Mohamed Badie, leader of the Brotherhood, had already been detained along with other high-ranking members of the group on charges of inciting violence against peaceful Tamarod protesters.
The Tagammu Party’s lawsuit against the MB demanded a ban on its activities within the country and freezing its assets.
Islamists can still operate through the MB-backed Freedom and Justice Party.
The Brotherhood was banned under former President Hosni Mubarak but still ran a charity network intended to gain support among the people.
A year and a half after Mubarak’s ouster, the MB won elections — but with only 50 percent voter turnout. Mohamed Morsi was ousted by a peaceful rebellion on July 3.
Secretary of State John Kerry met yesterday with Egyptian Foreign Minister Nabil Fahmy in New York, where leaders are gathered for the UN General Assembly.
A senior State Department official said they talked about “the importance of free speech, the importance of combating terrorism, the importance of differentiating between the two, the importance of there being a transparent, inclusive process, as the roadmap progresses, and the importance of allowing the judicial process to move forward in an appropriate way as Egyptians look at the numbers of people who have been arrested and other judicial processes that they’ve got underway.”

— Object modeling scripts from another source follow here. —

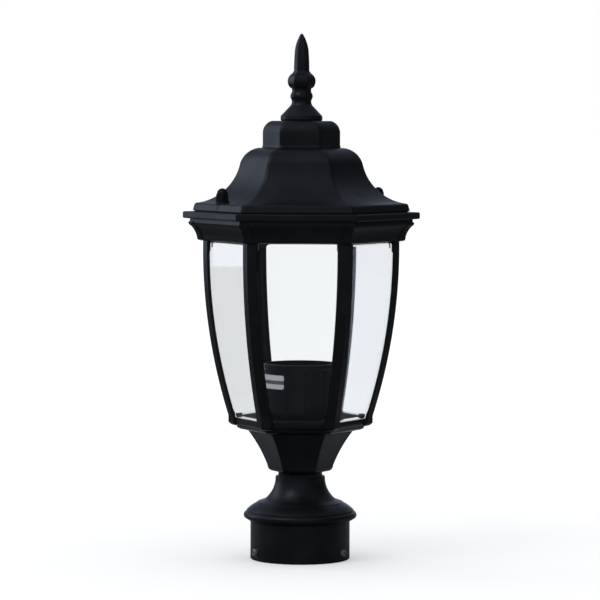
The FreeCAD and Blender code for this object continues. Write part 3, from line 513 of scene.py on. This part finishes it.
def label_paper():
    """Coated paper with one printed grey band across it and nothing else."""
    # the coating gives it a soft sheen, and the paper's fibres keep that sheen uneven
    material, tree, place = new_material("label_paper")
    low, high = (corner.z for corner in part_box("blank_label"))
    middle = (low + high) / 2
    height = add_node(tree, "ShaderNodeSeparateXYZ", {"Vector": place}).outputs["Z"]
    above = add_node(tree, "ShaderNodeMapRange", {
        "Value": height, "From Min": middle - 2.0 * MM, "From Max": middle - 1.6 * MM})
    below = add_node(tree, "ShaderNodeMapRange", {
        "Value": height, "From Min": middle + 1.6 * MM, "From Max": middle + 1.2 * MM})
    band = add_node(tree, "ShaderNodeMath", {0: above.outputs["Result"],
                                             1: below.outputs["Result"]}, operation="MULTIPLY")
    tone = add_node(tree, "ShaderNodeMix", {
        SHARE: band.outputs["Value"], LOW: linear(colours().label),
        HIGH: linear(colours().label_band)}, data_type="RGBA")
    fibre = add_node(tree, "ShaderNodeTexNoise", {
        "Vector": place, "Scale": 1 / (0.5 * MM), "Detail": 3.0})
    sheen = add_node(tree, "ShaderNodeMapRange", {
        "Value": fibre.outputs["Fac"], "To Min": 0.4, "To Max": 0.55})
    shader = add_node(tree, "ShaderNodeBsdfPrincipled", {
        "Base Color": tone.outputs[MIXED], "Roughness": sheen.outputs["Result"]})
    add_node(tree, "ShaderNodeOutputMaterial", {"Surface": shader.outputs["BSDF"]})
    return material


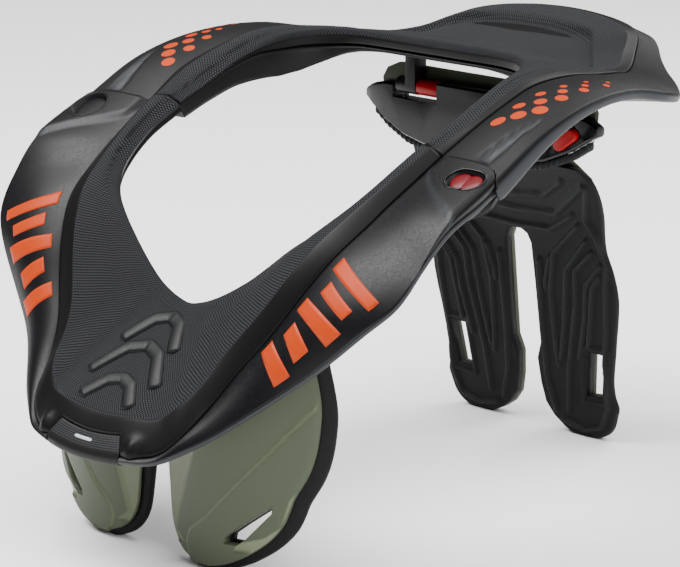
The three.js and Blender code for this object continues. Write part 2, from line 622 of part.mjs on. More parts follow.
// Outlines in the plane x = const: d runs from the seam up the pad, h stands square to it.
const chin = frontStations[(frontStations.length - 1) / 2];
function tabLoft(outline, halfWidth) {
  return loftSolid([-1, -0.6, 0, 0.6, 1].map((share) => {
    const base = seamAtChin(share * halfWidth);
    return outline.map(([d, h]) => {
      const point = at(base, [chin.inward, d], [chin.up, h]);
      return point.setX(point.x * (1 - tabTaper * THREE.MathUtils.clamp(d / tabDepth, 0, 1)));
    });
  }));
}
const tabOutline = [
  [tabDepth, 3.8], [tabDepth * 0.62, 2.7], [tabDepth * 0.27, 1.4], [0.4, 1.1], [-tabLip * 0.64, 0.2],
  [-tabLip, -tabDrop * 0.33], [-tabLip, -tabDrop * 0.7], [-tabLip * 0.64, -tabDrop * 0.95], [0, -tabDrop],
  [0, -padEdge], [tabDepth, -padEdge],
];
const tabRoom = [
  [tabDepth + fitGap, farAway / 4], [tabDepth + fitGap, -padEdge - fitGap], [fitGap, -padEdge - fitGap],
  [fitGap, -farAway / 8], [-farAway / 4, -farAway / 8], [-farAway / 4, farAway / 4], [0, farAway / 4],
  [tabDepth, farAway / 4],
];

// Chest plates

const chestFace = (x) => -chestBulge + (x - chestBulgeX) ** 2 / (2 * chestRadius);
const mix = THREE.MathUtils.lerp;
const spread = (from, to, count) => Array.from({ length: count }, (_, i) => mix(from, to, i / (count - 1)));

function chestOutline(z) {
  const share = z / hingeHeight;
  const i = Math.max(1, chestRows.findIndex((row) => row.z >= share - 1e-9));
  const [low, high] = [chestRows[i - 1], chestRows[i]];
  const t = (share - low.z) / (high.z - low.z);
  return [mix(low.inner, high.inner, t) * hingeX, mix(low.outer, high.outer, t) * hingeX];
}

// Ring at one height between two faces that follow the chest
function chestRing(side, z, [inner, outer], front, back) {
  const samples = spread(inner + chestChamfer, outer - chestChamfer, 9);
  const point = (x, y) => vec(side * x, chestFace(x) + y, z);
  return [
    ...samples.map((x) => point(x, front)),
    point(outer, front + chestChamfer),
    point(outer, back - chestChamfer),
    ...samples.reverse().map((x) => point(x, back)),
    point(inner, back - chestChamfer),
    point(inner, front + chestChamfer),
  ];
}

const wallMatrix = new THREE.Matrix4().makeBasis(vec(1, 0, 0), vec(0, 0, -1), vec(0, 1, 0));
const wallPrism = (points, low, high) => prism(points.map(([x, z]) => [x, -z]), low, high, wallMatrix);
const slotPoints = (table, side) => table.map(([x, z]) => [side * x * hingeX, z * hingeHeight]);

function fitUnderCollar(solid) {
  return solid.subtract(loftSolid(frontStations.map((s) => aboveUnder(frontUnder(s)))));
}

function buildChestFoam(side) {
  const rings = chestRows.map((row) => {
    const z = row.z * hingeHeight;
    return chestRing(side, z, chestOutline(z), 0, chestFoamThick);
  });
  return fitUnderCollar(loftSolid(rings).subtract(wallPrism(slotPoints(chestSlot, side), ...chestRange)));
}

function buildChestPlate(side) {
  const top = chestRows.at(-1).z * hingeHeight;
  const rings = chestRows.filter((row) => row.z * hingeHeight < top - chestFoamBorder).map((row) => {
    const z = row.z * hingeHeight;
    const [inner, outer] = chestOutline(z);
    const inset = chestFoamBorder * mix(0.45, 1, Math.min(1, z / (top * 0.3)));
    const across = [inner + inset, outer - inset];
    return chestRing(side, z + chestFoamBorder, across, -plateSeat - chestPlateThick, -plateSeat);
  });
  return fitUnderCollar(loftSolid(rings).subtract(wallPrism(slotPoints(chestSlot, side), ...chestRange)));
}

// Back plate, its foam and the yoke

const legFace = (z, drop) => legTipY * (1 - drop) - Math.tan(legLean) * z;

function slabRing(z, half, front, thick) {
  const c = backChamfer;
  return [
    vec(-half + c, front, z), vec(half - c, front, z), vec(half, front + c, z),
    vec(half, front + thick - c, z), vec(half - c, front + thick, z), vec(-half + c, front + thick, z),
    vec(-half, front + thick - c, z), vec(-half, front + c, z),
  ];
}

function cutLegs(solid) {
  const left = slotPoints(legGap, 1);
  const right = slotPoints(legGap, -1).reverse();
  let cut = solid.subtract(wallPrism([...left, ...right], ...backRange));
  sides.forEach(([, side]) => {
    cut = cut.subtract(wallPrism(slotPoints(legSlot, side), ...backRange));
  });
  return cut;
}

function buildBackPad() {
  return cutLegs(loftSolid(backRows.map(({ z, half, drop }) =>
    slabRing(z * hingeHeight, half * hingeX, legFace(z * hingeHeight, drop), backPadThick))));
}

function buildBackPlate() {
  const legs = backRows.map(({ z, half, drop }) => {
    const height = z * hingeHeight + (z < 0.1 ? backPlateInset : 0);
    const front = legFace(height, drop) + backPadThick + fitGap;
    return slabRing(height, half * hingeX - backPlateInset, front, backPlateThick);
  });
  const head = headRows.map(({ z, half, face }) =>
    slabRing(z * hingeHeight, half * hingeX, face * legTipY, backPlateThick));
  let solid = cutLegs(loftSolid([...legs, ...head]));
  sides.forEach(([, side]) => {
    const x = [sleeveInner * side, notchOuter * side];
    const z = [notchFloor - windowHeight / 3, notchFloor + windowHeight];
    solid = solid.subtract(wallPrism(box2(x, z), ...backRange));
  });
  return solid;
}

const sleeveInner = barrelInner - fitGap - sleeveLength;
const notchFloor = pivotHeight - notchDepth;
const box2 = ([x0, x1], [y0, y1]) => [[x0, y0], [x1, y0], [x1, y1], [x0, y1]];

function yokeRing(side, row, foot, front, top) {
  const c = backChamfer;
  const x = side * row.x * yokeHalfWidth;
  return [
    vec(x, front, foot + c), vec(x, front, top - c), vec(x, front + c, top), vec(x, yokeBack - c, top),
    vec(x, yokeBack, top - c), vec(x, yokeBack, foot + c), vec(x, yokeBack - c, foot),
    vec(x, front + c, foot),
  ];
}

const rightRows = yokeRows.slice(1).reverse();
const yokeSides = [...rightRows.map((row) => [-1, row]), ...yokeRows.map((row) => [1, row])];

const axleMatrix = new THREE.Matrix4().makeBasis(vec(0, 1, 0), vec(0, 0, 1), vec(1, 0, 0))
  .setPosition(0, pivotY, pivotHeight);
const axlePrism = (points, low, high) => prism(points, low, high, axleMatrix);

// Face of the left wing, where the capsule button sits
const wingFace = pivotY * yokeRows[3].front;
function capsule(grow, low, high) {
  const along = vec(Math.cos(capsuleSlant), 0, Math.sin(capsuleSlant));
  const back = vec(0, 1, 0);
  const frame = new THREE.Matrix4().makeBasis(along, back.clone().cross(along), back);
  frame.setPosition(capsuleX, wingFace, pivotHeight - capsuleDrop);
  const half = capsuleLength / 2 - capsuleRadius;
  const radius = capsuleRadius + grow;
  const outline = [...arcPoints(radius, -90, 90, 8, [half, 0]), ...arcPoints(radius, 90, 270, 8, [-half, 0])];
  return prism(outline, low, high, frame);
}

function buildYoke() {
  let solid = loftSolid(yokeSides.map(([side, row]) =>
    yokeRing(side, row, row.foot * pivotHeight, row.front * pivotY, row.top * pivotHeight)));
  sides.forEach(([, side]) => {
    const notchX = [(sleeveInner - fitGap) * side, notchOuter * side];
    const notch = box2(notchX, [notchFloor, notchFloor + farAway]);
    solid = solid.subtract(wallPrism(notch, ...backRange));
  });
  solid = solid.subtract(capsule(fitGap, -farAway / 4, capsuleSeat + capsuleTravel + fitGap));
  return solid.subtract(axlePrism(circle(pinRodRadius + fitGap, 16), -farAway, farAway));
}

function buildSkirt() {
  return loftSolid(yokeSides.filter(([, row]) => row.x < 1).map(([side, row]) => {
    const top = row.foot * pivotHeight - fitGap;
    return yokeRing(side, row, top - skirtHeight, skirtFront + (row.front * pivotY - wingFace), top);
  }));
}

function buildPivotBar() {
  let solid = axlePrism(circle(pinRodRadius, 16), -barrelOuter, barrelOuter);
  sides.forEach(([, side]) => {
    const [low, high] = [barrelInner * side, barrelOuter * side].sort((a, b) => a - b);
    solid = solid.add(axlePrism(circle(barrelRadius, 20), low, high));
    const [inner, outer] = [barrelInner * side, (barrelInner + lugWidth) * side].sort((a, b) => a - b);
    solid = solid.add(axlePrism(box2([-barrelRadius, barrelRadius], [0, farAway / 2]), inner, outer));
  });
  return solid.subtract(loftSolid(rearStations.map((s) => aboveUnder(rearUnder(s)))));
}

function buildSleeve(side) {
  const [low, high] = [sleeveInner * side, (sleeveInner + sleeveLength) * side].sort((a, b) => a - b);
  return axlePrism(circle(sleeveRadius, 20), low, high)
    .subtract(axlePrism(circle(pinRodRadius + fitGap, 16), low - 1, high + 1));
}

// Cap and button at the hinge

function buildHingeCap() {
  const low = -capRecess + fitGap;
  return hingePrism(pinSide, circle(capRadius, 28), low, low + capThick)
    .subtract(hingePrism(pinSide, circle(capRadius * 0.62, 6), low + capThick * 0.55, 0));
}

function buildReleaseButton() {
  const low = -earThick + buttonFloor + fitGap + buttonTravel;
  return hingePrism(-pinSide, peanut(0), low, low + buttonThick);
}

// Assembly

const tabSpace = tabLoft(tabRoom, tabHalfWidth + fitGap * 2);
const black = materialOf(satinBlack, 0.45);
addNode('front_shell', toGeometry(buildFrontShell().subtract(tabSpace)), black);
addNode('front_pad', toGeometry(buildFrontPad().subtract(tabSpace)), materialOf(foamGrey, 0.85));
addNode('front_tab', toGeometry(tabLoft(tabOutline, tabHalfWidth)), materialOf(blackFoam, 0.7));
addNode('hinge_cap', toGeometry(buildHingeCap()), materialOf(satinBlack, 0.5));
addNode('release_button', toGeometry(buildReleaseButton()), materialOf(glossRed, 0.2));
addNode('rear_shell', toGeometry(buildRearShell()), materialOf(satinBlack, 0.5));
addNode('rear_pad', toGeometry(buildRearPad()), materialOf(foamGrey, 0.85));
addNode('pivot_bar', toGeometry(buildPivotBar()), materialOf(satinBlack, 0.4));
sides.forEach(([name, side]) => {
  addNode(`chest_plate_${name}`, toGeometry(buildChestPlate(side)), materialOf(olive, 0.45));
  addNode(`chest_foam_${name}`, toGeometry(buildChestFoam(side)), materialOf(blackFoam, 0.8));
  addNode(`pivot_sleeve_${name}`, toGeometry(buildSleeve(side)), materialOf(glossRed, 0.35));
});
addNode('yoke_button', toGeometry(capsule(0, -capsuleProud, capsuleSeat)), materialOf(glossRed, 0.35));
addNode('back_plate', toGeometry(buildBackPlate()), materialOf(olive, 0.45));
addNode('back_pad', toGeometry(buildBackPad()), materialOf(blackFoam, 0.7));
addNode('back_yoke', toGeometry(buildYoke()), materialOf(satinBlack, 0.2));
addNode('yoke_skirt', toGeometry(buildSkirt()), materialOf(blackFoam, 0.75));

group.position.y = -(backReach - chinReach) / 2;

export default group;
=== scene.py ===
# Motocross neck brace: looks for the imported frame, for Blender 4.5.
# Lengths are in millimetres about the hinge line and turned into metres where a mesh is made.
import math

import bmesh
import bpy
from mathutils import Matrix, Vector
from mathutils.bvhtree import BVHTree


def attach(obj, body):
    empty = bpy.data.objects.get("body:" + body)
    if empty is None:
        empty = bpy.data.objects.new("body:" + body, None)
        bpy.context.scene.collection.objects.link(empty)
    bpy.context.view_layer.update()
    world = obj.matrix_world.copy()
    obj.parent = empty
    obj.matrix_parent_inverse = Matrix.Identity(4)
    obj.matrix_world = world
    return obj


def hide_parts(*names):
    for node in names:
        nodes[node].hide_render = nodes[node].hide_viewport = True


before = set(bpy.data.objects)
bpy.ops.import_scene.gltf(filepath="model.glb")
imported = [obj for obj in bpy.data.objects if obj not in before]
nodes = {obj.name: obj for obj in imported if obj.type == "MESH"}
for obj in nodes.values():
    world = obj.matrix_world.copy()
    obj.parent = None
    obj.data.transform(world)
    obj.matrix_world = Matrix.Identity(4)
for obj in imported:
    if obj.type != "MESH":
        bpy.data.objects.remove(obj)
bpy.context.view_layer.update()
print("frame loaded")

mm = 0.001

# Sizes of the collar, the same as the frame's
collar = {
    "neckHalfWidth": 84, "neckFront": 52.4, "neckBack": 120.4, "chinReach": 123.5, "backReach": 233,
    "hingeHeight": 188.3, "padWidth": 16.5, "bandWidth": 40, "hingeX": 129, "armTilt": math.radians(30.3),
    "fitGap": 0.3, "padProud": 0.8, "padEdge": 2.4, "padRise": 6, "trayThick": 2.6, "lipHeight": 2.4,
    "grooveDepth": 1.1, "rimHeight": 12, "earThick": 8, "seamRadius": 13.2,
    "pinSide": -1, "stationsPerRow": 3,
}
hingeHeight, hingeX = collar["hingeHeight"], collar["hingeX"]
footprintShift = -(collar["backReach"] - collar["chinReach"]) / 2  # puts the footprint about the origin


def namedRows(keys, rows):
    return [dict(zip(("crest", "seam", "rim") + keys, row)) for row in rows]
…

“The Secretary talked – he asked about the – all the numbers that have been arrested. He talked about the difficulties with civil society that – the difficulty that civil society is experiencing now in Egypt. He – and in asking about it, said what is the prospect, for instance, on lifting the emergency – the state of emergency, that the – that that would be an important indicator of Egypt’s plan to actually build democratic institutions and move to the kind of civilian-led government that it has said it’s moving to in the roadmap.”